Denizli ve Emirdağ Lahikaları I -II | Mektup 163 | 258
(258-259)

Evet hariçte iki dehşetli cereyana karşı bu kahraman millet, Kur’ân kuvvetiyle dayanabilir. Yoksa, küfr-ü mutlakı, istibdad-ı mutlakı, sefahet-i mutlakı ve ehl-i namusun servetini serserilere ibahe etmesini alet ederek dehşetli bir kuvvetle gelen bir cereyanı durduracak, ancak İslâmiyet hakîkatiyle mezcolmuş, ittihad etmiş ve bütün mazideki şerefini İslâmiyette bulmuş, bu millet dayanabilir. Bu milletin hamiyetperverleri ve milliyetperverleri, herşeyden evvel bu mümteziç, müttehid milletin can damarı hükmünde olan hakâik-i Kur’âniyeyi terbiye-i medeniye yerine esas tutmak ve düstûr-u hareket yapmakla o cereyanı durdurur, inşâallah.

İkinci cereyan: Âlem-i İslâmdaki müstemlekâtlarını kendilerine ısındırmak ve tam bağlamak için bu vatandaki kuvvetli merkeziyet-i İslâmiyeyi dinsizlikle ittiham etmekle bozmak ve Âlem-i İslâmın irtibatını ma’nen kesmek ve uhuvvetlerini bu millete adavete çevirmek gibi bir plânla şimdiye kadar bir derece muvaffak da olmuş. Eğer bu cereyanın aklı başında olsa, bu dehşetli plânı değiştirip hariçteki Âlem-i İslâmı okşadığı gibi; bu merkezdeki İslâmiyet dinini okşasa, hem o da çok istifade eder, hem azim fütuhatını bir derece muhafaza eder, hem bu vatan ve millet dehşetli belâdan kurtulur.
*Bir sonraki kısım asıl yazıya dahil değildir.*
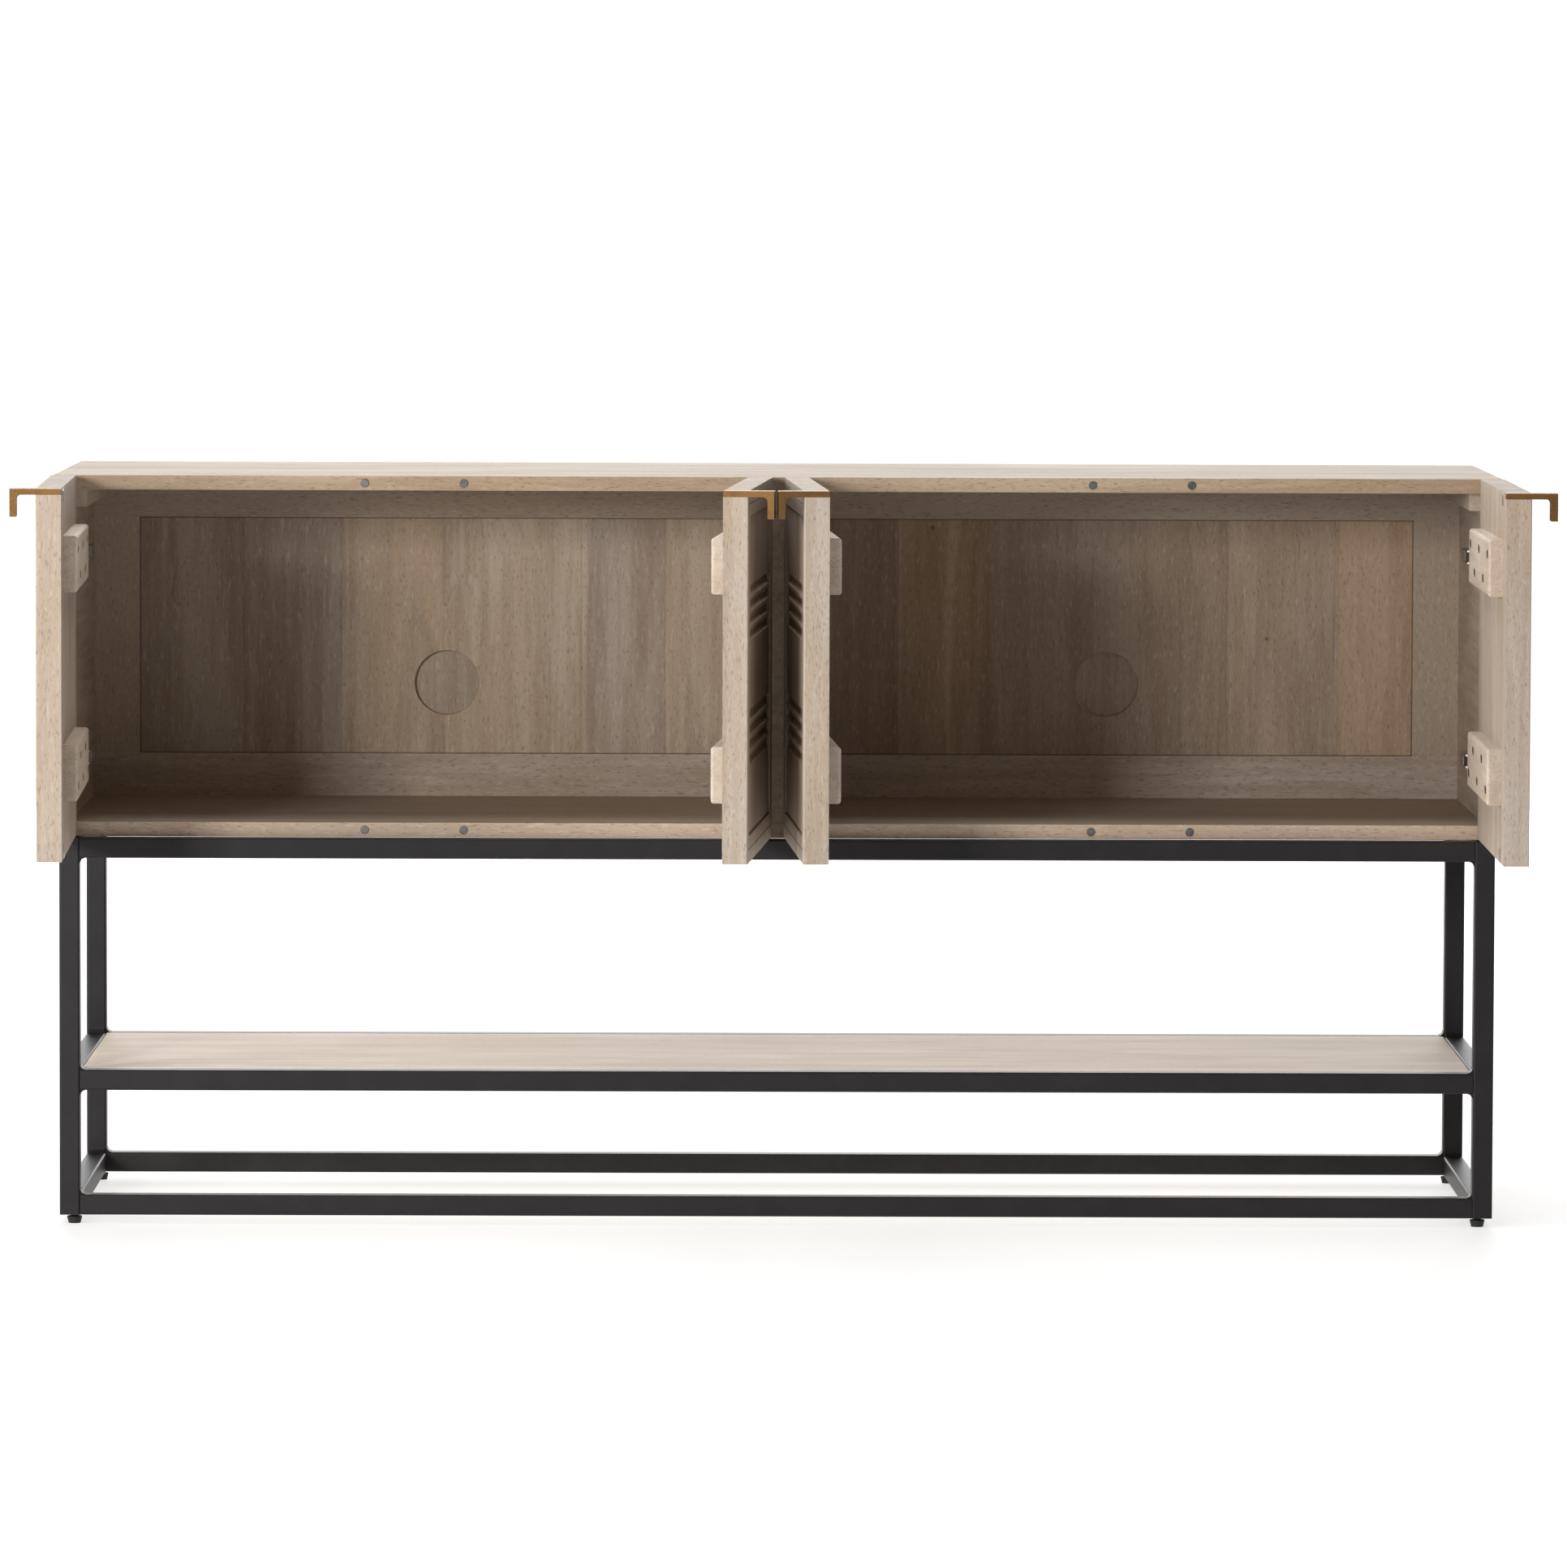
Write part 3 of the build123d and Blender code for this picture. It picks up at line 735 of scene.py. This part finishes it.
@dataclass
class Carcass:
    """The wooden case, its back, its shelf below and its catch magnets."""

    nodes: dict[str, bpy.types.Object]
    body: str = "cabinet"

    def left_staves(self) -> tuple[Stave, ...]:
        """Staves of the left back panel, from left to right; the darker tints of the left staves are partly
        their own tone and partly painted shade of the left door.
        """
        return (
            Stave(-0.90, (0.72, 0.70, 0.70)),
            Stave(-0.680, (0.74, 0.71, 0.70), 0.1),
            Stave(-0.556, (0.86, 0.80, 0.72), 0.85),
            Stave(-0.425, (1.0, 0.96, 0.90), 0.35),
            Stave(-0.2495, (0.84, 0.83, 0.83)),
            Stave(-0.143, (1.0, 0.97, 0.92), 0.12),
        )

    def right_staves(self) -> tuple[Stave, ...]:
        """Staves of the right back panel, from left to right; their tints grow lighter to the right, partly
        the boards' own tone and partly painted shade of the centre doors.
        """
        return (
            Stave(0.0, (0.60, 0.53, 0.48)),
            Stave(0.1496, (0.70, 0.59, 0.46), 0.8),
            Stave(0.2698, (0.68, 0.63, 0.58), 0.1),
            Stave(0.5746, (0.80, 0.75, 0.71), 0.25),
            Stave(0.7125, (0.98, 0.83, 0.68), 0.85),
        )

    def panel_joints_and_shadow_lines(self, staves: tuple[Stave, ...], ends: tuple[float, float]) -> tuple[DarkLine, ...]:
        """Faint seams between staves, and a painted shadow line round the panel where it meets its frame.

        Args:
            staves: The panel's staves.
            ends: Left and right end of the panel's visible face.

        Returns:
            Axis, place, half width and weight of each line.
        """
        glued = [(0, stave.start, 0.5 * MM, 0.28) for stave in staves[1:]]
        # Painted shadow lines where the panel meets its rails and stiles.
        border_shadow = [(0, end, 1.6 * MM, 0.75) for end in ends]
        heights = (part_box("back_rail_lower")[1].z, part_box("back_rail_upper")[0].z)
        border_shadow += [(2, height, 1.6 * MM, 0.75) for height in heights]
        return (*glued, *border_shadow)

    def build(self) -> None:
        """Dresses every wooden piece of the case and the catch magnets."""
        # The upper rail and stiles get a darker wood, partly their own tone and partly painted shade inside
        # the compartments.
        rail = (0.38, 0.305, 0.235)
        finishes = {
            # Front faces: the top panel's is multiplied darker (painted shade), the floor panel's brighter
            # (painted highlight).
            "top_panel": WashedWood("top_wood", Grain.ALONG_X, 1.3, painted_front_light=(0.84, 0.76, 0.66)),
            # The floor panel's darker wood is painted shade on the compartments' floor.
            "bottom_panel": WashedWood("floor_wood", Grain.ALONG_X, 2.1, pale=(0.40, 0.325, 0.255),
                                       painted_front_light=(1.45, 1.42, 1.40)),
            "side_panel_left": WashedWood("left_side_wood", Grain.ALONG_Y, 3.7),
            "side_panel_right": WashedWood("right_side_wood", Grain.ALONG_Y, 4.4),
            "centre_divider": WashedWood("divider_wood", Grain.ALONG_Y, 5.9),
            "back_rail_upper": WashedWood("upper_rail_wood", Grain.ALONG_X, 6.2, pale=rail),
            "back_rail_lower": WashedWood("lower_rail_wood", Grain.ALONG_X, 7.5, pale=(0.45, 0.365, 0.31)),
            "back_stiles": WashedWood("stile_wood", Grain.ALONG_Z, 8.3, pale=rail),
            "back_panel_left": WashedWood("left_back_wood", Grain.ALONG_Z, 9.6, staves=self.left_staves(),
                                          joint_and_shadow_lines=self.panel_joints_and_shadow_lines(self.left_staves(), (-0.813, -0.029))),
            "back_panel_right": WashedWood(
                "right_back_wood", Grain.ALONG_Z, 10.2, staves=self.right_staves(),
                joint_and_shadow_lines=self.panel_joints_and_shadow_lines(self.right_staves(), (0.029, 0.813)),
                knots=(Knot((0.199, 0.452, 0.8385), 4.0 * MM), Knot((0.6265, 0.452, 0.698), 3.5 * MM))),
            # The cable covers get a darker wood: painted shade in their recesses.
            "cable_covers": WashedWood("cover_wood", Grain.ALONG_Z, 11.8, pale=(0.36, 0.29, 0.225),
                                       deep=(0.27, 0.205, 0.15)),
            "top_cleats": WashedWood("cleat_wood", Grain.ALONG_Y, 12.7),
            # The shelf board's very pale wood is partly its own tone and partly painted light, standing for
            # its bright grazing reflection.
            "shelf_board": WashedWood("shelf_wood", Grain.ALONG_X, 13.1, pale=(0.96, 0.82, 0.67),
                                      deep=(0.80, 0.675, 0.54), honey=(0.86, 0.71, 0.54),
                                      wash=(0.86, 0.81, 0.75), pores=0.2),
        }
        for name, finish in finishes.items():
            dress(self.nodes[name], finish.sheet())
        dress(self.nodes["catch_magnets"], NICKEL.sheet())
        LOG.info("carcass: %d wooden pieces", len(finishes))


@dataclass
class Door:
    """One door: how it is hung, and where its screws are in its own flat drawing."""

    name: str
    turn: Turn
    opening: float
    swing_centre: tuple[float, float]
    door_gap: float = 2.5 * MM
    width: float = 441.5 * MM
    batten_start: float = 62 * MM
    batten_end: float = 391.5 * MM
    batten_face: float = 17.5 * MM
    batten_centres: tuple[float, float] = (581 * MM, 829 * MM)
    hole_margin: float = 22 * MM
    hole_row: float = 16 * MM
    hole_depth: float = 9 * MM
    hinge_heights: tuple[float, float] = (573 * MM, 824 * MM)
    cup_centre: float = 22.5 * MM
    flange_screw: float = 23 * MM
    pocket_shade_half: tuple[float, float] = (15.7 * MM, 5.5 * MM)
    pocket_shade_height: float = 8.6 * MM
    flange_face: float = 0.6 * MM
    seed: float = 0.0

    @property
    def body(self) -> str:
        """Name of the door's body."""
        return f"door_{self.name}"

    def placement(self, hinge: Vector) -> Matrix:
        """Places the flat drawing, with s along X and height over the inner face along Y.

        Args:
            hinge: The place of the door's swing centre.

        Returns:
            The placement.
        """
        along, outward = self.swing_centre
        swing = Matrix.Rotation(math.radians(-self.opening), 4, "Z")
        flat = Matrix.Translation((-along, outward - self.door_gap, 0))
        mirror = Matrix.Diagonal((self.turn.value, 1.0, 1.0, 1.0))
        return Matrix.Translation((hinge.x, hinge.y, 0)) @ mirror @ swing @ flat

    def on_inner_face(self, along: float, height: float, z: float) -> Matrix:
        """Placement, in the flat drawing, of a screw that points out of the inner face."""
        return frame_of(Vector((along, height, z)), Vector((0, 1, 0)))

    def pocket_shade_plug(self) -> bpy.types.Object:
        """Models one dark oval plug that fills a batten's slanted screw pocket: painted shade standing for
        the dark inside of the pocket.

        Returns:
            The plug, standing on Z = 0.
        """
        Bench.clear()
        bpy.ops.mesh.primitive_cylinder_add(vertices=32, radius=1.0, depth=self.pocket_shade_height,
                                            location=(0, 0, self.pocket_shade_height / 2))
        pocket_shade_plug = bpy.context.object
        pocket_shade_plug.scale = (*self.pocket_shade_half, 1.0)
        bpy.ops.object.transform_apply(location=True, rotation=False, scale=True)
        Bench.pick(pocket_shade_plug, "FACE", lambda centre, normal: normal.z > 0.9)
        bpy.ops.mesh.bevel(offset=0.5 * MM, segments=2, affect="EDGES")
        Bench.done()
        return pocket_shade_plug

    def batten_pockets(self) -> list[Matrix]:
        """Places of the dark plugs, painted pocket shade, at the bottom of the battens' screw pockets."""
        places = []
        pitch = (self.batten_end - self.batten_start - 2 * self.hole_margin) / 4
        for index, centre in enumerate(self.batten_centres):
            for hole in range(5):
                row = 1 if (hole % 2 == 0) == (index == 1) else -1
                along = self.batten_start + self.hole_margin + hole * pitch
                places.append(self.on_inner_face(along, self.batten_face - self.hole_depth,
                                                 centre + row * self.hole_row))
        return places

    def flange_screws(self) -> list[Matrix]:
        """Places of the screws through the hinge cups' rims."""
        places = []
        for height in self.hinge_heights:
            for side in (-1, 1):
                places.append(self.on_inner_face(self.cup_centre, self.flange_face,
                                                 height + side * self.flange_screw))
        return places

    def build(self, nodes: dict[str, bpy.types.Object], hinge: Vector, metals: dict[str, bpy.types.Material],
              knots: tuple[Knot, ...]) -> None:
        """Dresses the door and adds its screws.

        Args:
            nodes: The CAD nodes.
            hinge: The place of the door's swing centre.
            metals: Shared metal finishes.
            knots: Knots in the slab.
        """
        slab = WashedWood(f"{self.name}_slab_wood", Grain.ALONG_Z, self.seed, knots=knots,
                          pale=(0.435, 0.366, 0.308))
        carved = WashedWood(f"{self.name}_carved_wood", Grain.ALONG_Z, self.seed + 0.5)
        batten = WashedWood(f"{self.name}_batten_wood", Grain.ALONG_Y, self.seed + 0.8,
                            pale=(0.56, 0.47, 0.385), deep=(0.42, 0.345, 0.275))
        prefix = f"door_{self.name}_"
        for part, material in (("slab", slab.sheet()), ("carved_panel", carved.sheet()),
                               ("battens", batten.sheet()), ("pull", metals["brass"]),
                               ("strike_plates", metals["strike"]), ("hinge_cups", metals["hinge"])):
            dress(nodes[prefix + part], material)
        dress(nodes[f"hinge_links_{self.name}"], metals["hinge"])
        placement = self.placement(hinge)
        pocket_shades = Bench.copies(self.pocket_shade_plug(), [placement @ place for place in self.batten_pockets()],
                             prefix + "batten_plugs")
        dress(pocket_shades, metals["pocket_shade_plug"])
        screws = ScrewMaker(3.2 * MM, 1.2 * MM).row(prefix + "cup_screws",
                                                    [placement @ place for place in self.flange_screws()])
        dress(screws, metals["screw"])
        for piece in (pocket_shades, screws):
            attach(piece, self.body)
        LOG.info("door %s dressed", self.name)


END_KNOT = Knot((0.0405, -0.455, 0.869), 4.5 * MM)


@dataclass
class Doors:
    """The four doors and the fixed half of their hinges."""

    frame: dict
    doors: list[Door] = field(default_factory=lambda: [
        Door("outer_left", Turn.LEFT_HUNG, 88.2, OUTER_SWING, seed=21.3),
        Door("inner_left", Turn.RIGHT_HUNG, 86.1, INNER_SWING, seed=24.9),
        Door("inner_right", Turn.LEFT_HUNG, 87.2, INNER_SWING, seed=27.2),
        Door("outer_right", Turn.RIGHT_HUNG, 89.5, OUTER_SWING, seed=30.6),
    ])

    def build(self) -> None:
        """Dresses all doors and hinges."""
        metals = {"brass": BRASS.sheet(), "strike": STRIKE_STEEL.sheet(), "hinge": HINGE_STEEL.sheet(),
                  "screw": SCREW_STEEL.sheet(), "pocket_shade_plug": POCKET_SHADE.sheet()}
        nodes = self.frame["nodes"]
        swings = {j["child"]: Vector(j["pos_m"]) for j in self.frame["joints"]}
        for door in self.doors:
            knots = (END_KNOT,) if door.name == "inner_right" else ()
            door.build(nodes, swings[door.body], metals, knots)
        for name in ("hinge_arms", "hinge_plates"):
            dress(nodes[name], metals["hinge"])


@dataclass(frozen=True)
class Lamp:
    """A square soft lamp: where it hangs, its side in metres, its watts, and the point it faces."""

    name: str
    place: Place
    size: float
    power: float
    target: Place


LAMPS = (
    Lamp("key", (-3.0, -6.75, 1.75), 1.1, 232.0, (-0.1, 0.4, 0.7)),
    Lamp("left", (-4.4, -2.4, 1.6), 2.2, 180.0, (0.0, -0.3, 0.65)),
    Lamp("top", (-0.3, 0.2, 4.2), 2.6, 105.0, (0.0, 0.2, 0.5)),
    Lamp("rear", (0.0, 6.5, 2.0), 5.0, 225.0, (0.0, 0.0, 0.4)),
)


@dataclass
class Studio:
    """Pale floor, soft lights and the camera."""

    front_y: float = -0.013
    distance: float = 11.345
    camera_x: float = -0.0451
    camera_z: float = 1.340
    lens: float = 212.66
    pitch: float = 4.019
    yaw: float = -0.265
    roll: float = 0.192
    surround: float = 0.16
    near_glow: float = 0.66
    far_glow: float = 1.02
    glow_start: float = 1.3
    glow_end: float = 6.0
    floor_side: float = 120.0

    def build(self) -> None:
        """Builds the studio."""
        self.floor()
        self.world()
        for lamp in LAMPS:
            self.hang(lamp)
        self.camera()

    def floor(self) -> None:
        """A large pale floor."""
        Bench.clear()
        bpy.ops.mesh.primitive_plane_add(size=self.floor_side)
        floor = bpy.context.object
        floor.name = "studio_floor"
        s = ShaderSheet("studio_floor_paint")
        grain = s.noise(s.place((1.0, 1.0, 1.0)), 2.0)
        s.join(s.mix(grain, (0.34, 0.337, 0.332), (0.36, 0.357, 0.352)), s.surface.inputs["Base Color"])
        s.surface.inputs["Roughness"].default_value = 0.6
        s.surface.inputs["Specular IOR Level"].default_value = 0.2
        s.surface.inputs["Emission Color"].default_value = (1.0, 0.992, 0.985, 1.0)
        away = s.add("VectorMath", operation="LENGTH")
        s.join(s.place((1.0, 1.0, 1.0)), away.inputs[0])
        glow = s.curve(away.outputs["Value"], self.glow_start, self.glow_end, self.near_glow, self.far_glow)
        s.join(glow, s.surface.inputs["Emission Strength"])
        dress(floor, s.material)

    def world(self) -> None:
        """An even white surround."""
        world = bpy.data.worlds.new("studio_surround")
        bpy.context.scene.world = world
        world.use_nodes = True
        tree = world.node_tree
        back = tree.nodes["Background"]
        back.inputs["Color"].default_value = (1.0, 1.0, 1.0, 1.0)
        seen = tree.nodes.new("ShaderNodeLightPath")
        level = tree.nodes.new("ShaderNodeMapRange")
        level.inputs["To Min"].default_value = self.surround
        level.inputs["To Max"].default_value = 1.0
        tree.links.new(seen.outputs["Is Camera Ray"], level.inputs["Value"])
        tree.links.new(level.outputs["Result"], back.inputs["Strength"])

    @staticmethod
    def hang(lamp: Lamp) -> None:
        """Hangs a lamp.

        Args:
            lamp: What to hang, and where.
        """
        light = bpy.data.lights.new(lamp.name, "AREA")
        light.size = lamp.size
        light.energy = lamp.power
        holder = bpy.data.objects.new(lamp.name, light)
        bpy.context.scene.collection.objects.link(holder)
        holder.location = lamp.place
        aim = Vector(lamp.target) - Vector(lamp.place)
        holder.rotation_euler = aim.to_track_quat("-Z", "Y").to_euler()

    def camera(self) -> None:
        """The camera at the viewing angle."""
        pitch, yaw, roll = (math.radians(a) for a in (self.pitch, self.yaw, self.roll))
        ahead = Vector((-math.sin(yaw), math.cos(yaw), 0.0))
        forward = ahead * math.cos(pitch) - Vector((0.0, 0.0, math.sin(pitch)))
        level = Vector((math.cos(yaw), math.sin(yaw), 0.0))
        up = level.cross(forward)
        right = math.cos(roll) * level + math.sin(roll) * up
        top = math.cos(roll) * up - math.sin(roll) * level
        data = bpy.data.cameras.new("viewpoint")
        data.sensor_fit = "HORIZONTAL"
        data.sensor_width = 36.0
        data.lens = self.lens
        data.clip_end = 200.0
        camera = bpy.data.objects.new("viewpoint", data)
        bpy.context.scene.collection.objects.link(camera)
        place = Vector((self.camera_x, self.front_y - self.distance, self.camera_z))
        turn = Matrix((right, top, -forward)).transposed().to_4x4()
        camera.matrix_world = Matrix.Translation(place) @ turn
        bpy.context.scene.camera = camera


def main() -> None:
    """Builds the scene in order and keeps both boxes."""
    logging.basicConfig(level=logging.INFO, format="%(message)s")
    for spare in list(bpy.data.objects):
        bpy.data.objects.remove(spare)
    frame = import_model()
    bpy.context.scene.view_settings.view_transform = "Standard"
    Stand(frame["nodes"]).build()
    Carcass(frame["nodes"]).build()
    Doors(frame).build()
    Studio().build()


if __name__ == "__main__":
    main()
Eğer şimdi siz kâtib-i umûmî olduğunuz hamiyetperver, milliyetperver adamlar, şimdiye kadar cereyan eden ve medeniyet hesabına mukaddesatı çiğneyen usulleri muhafazaya çalışıp, üç dört şahsın inkılâb nâmında yaptıkları icraatı esas tutarak mevcud haseneleri ve inkılâb iyiliklerini onlara verip ve mevcud dehşetli kusurları millete verilse, o vakit üç dört adamın seyyiesi üç dört milyon seyyie olup bu kahraman ve dindar milleti İslâmın ordusu olan Türk Milletinin geçmiş asırlardaki milyarlar şerefli merhum ordularına ve milyonlarla şehidlerine ve milletine büyük bir muhalefet ve ervahına bir ma’nevî azab ve şerefsizlik olmakla beraber; o üç dört inkılâbcı adamın pek az hisseleri bulunan ve millet ve ordunun kuvvet ve himmetiyle vücut bulan haseneleri o üç dört adama verilse, o üç dört milyon iyilikler, üç dört haseneye inhisar edip küçülür, hiçe iner; daha dehşetli kusurlara kefaret olamaz.

Salisen: Size karşı elbette çok cihetlerde dahilî ve haricî muarızlar var. Ben, dünya ve siyasetin haline bakmadığım için bilemiyorum. Fakat beni bu sene de çok sıkıştırdıkları için mecbûriyetle sebebine bakdım ki, size karşı bir muarız çıkmış. Eğer o muarız mükemmel bir reis bulup hakâik-i îmaniye nâmına çıksa idi, birden sizi mağlub ederdi. Çünkü bu milletin yüzde doksanı, bin senedenberi an’ane-i İslâmiye ile, ruh ve kalb ile bağlanmış. Zâhiren muhalif fıtratındaki emre itaat cihetiyle serfüru etse de, kalben bağlanmaz.